Since I started out my hike on a section of the Appalachian Trail, I came across many hikers on my way up to the 1,803 summit.  It was a rocky and strenuous climb but the views are always worth it, even if I did climb 290 steps (after the hike) to see things from the top of the monument.

And I’m glad that designer Russel Wright, took it upon himself to restore his 75 acres, which had been ruined by logging and quarrying, because it’s such a peaceful and protected area today.  Other than a few sets of stone stairs or walkways, you probably won’t even realize that Wright had a hand in bringing things back to life, in a natural way.

But, why don’t you watch the video below and tag along with me on my trip?


If you want to check out New Jersey’s high point, in Sussex, by hiking up to it then CLICK HERE for directions to where you’re going to want to park.  You can park here for free (avoiding the entrance fee) for about 12 hours, and there are bathrooms and drinking fountains right next to the parking lot.  In fact, you’re parking next to the state park office, which is only open from 9 AM to 4 PM, so it’s probably a good idea to move your car before 4 PM.

And if you’d like to check out Russel Wright’s Manitoga, in Garrison, New York, then CLICK HERE for directions to the driveway you want to drive up.  There is a sign along side the road (pictured below) which will let you know that you’re turning up the right driveway, and there’s a parking lot at the end of the drive.

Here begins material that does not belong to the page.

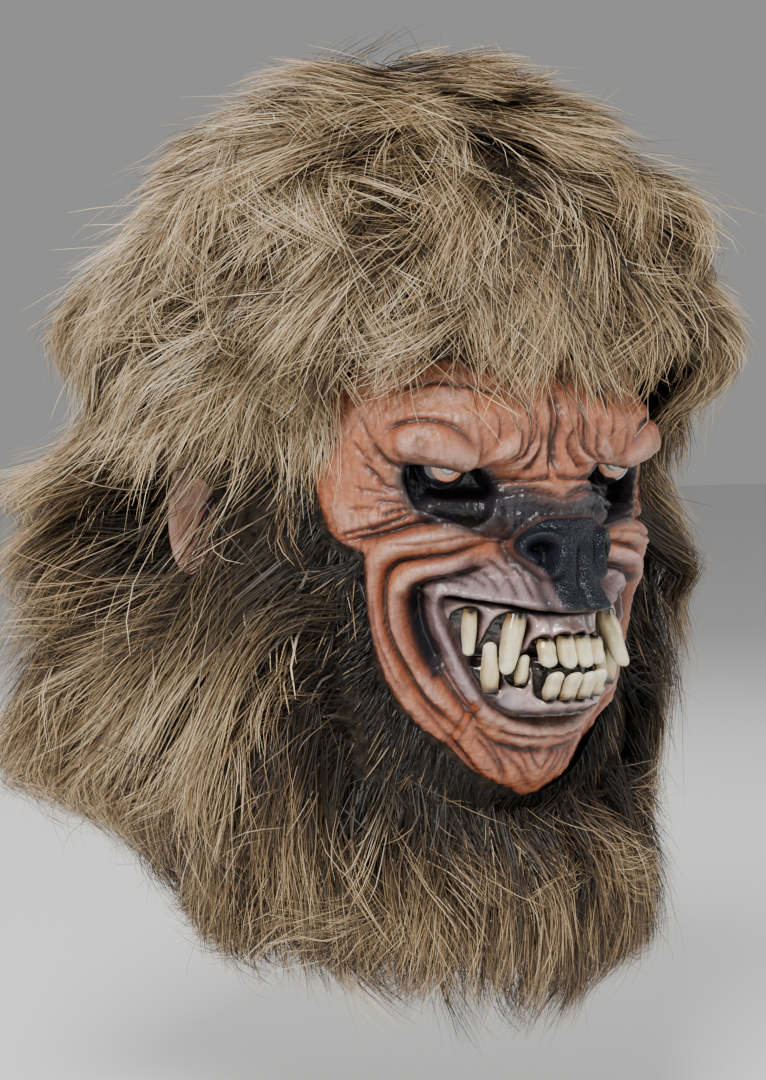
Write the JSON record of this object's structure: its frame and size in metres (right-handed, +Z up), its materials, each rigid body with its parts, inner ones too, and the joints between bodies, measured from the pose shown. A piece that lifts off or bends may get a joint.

When hiking to New Jersey’s high point, you’re going to want to be wearing some sturdy boots, and have some water with you.  It’s only about a mile to the summit, but the trail is really rocky and it can take a toll on your feet.  As to be expected, when summiting a high point, there’s also a bit of an incline, especially at the end.  And there is a trail at the viewing platform on the Appalachian Trail that goes to the beach… you want to ignore that trail and continue on the trail just a little farther until you see a trail that is marked with green blazes: that’s the trail you take to the monument.  And the actual high point marker is in front of the monument, past the pavement, attached to one of the rocks in the open area.

But if you really want to climb up into the 220′ monument, at the high point, then you’re going to want to come at the following times…

  • Memorial Day weekend to June 24th: 8:30 AM – 4 PM (weekends and holidays only)
  • June 25th to Labor Day: 8:30 AM to 4 PM (daily)
  • Labor Day to Columbus Day: 9:15 AM to 4:45 PM (weekends and holidays only)

But in all honesty, all you can do at the top of the monument is look out some small, closed windows and the view isn’t much different from up there.  So, if climbing about 290 steps isn’t too appealing to you, or you just came at the wrong time, then don’t worry; you didn’t miss much.  But there are some historical displays in the base if you want to check them out.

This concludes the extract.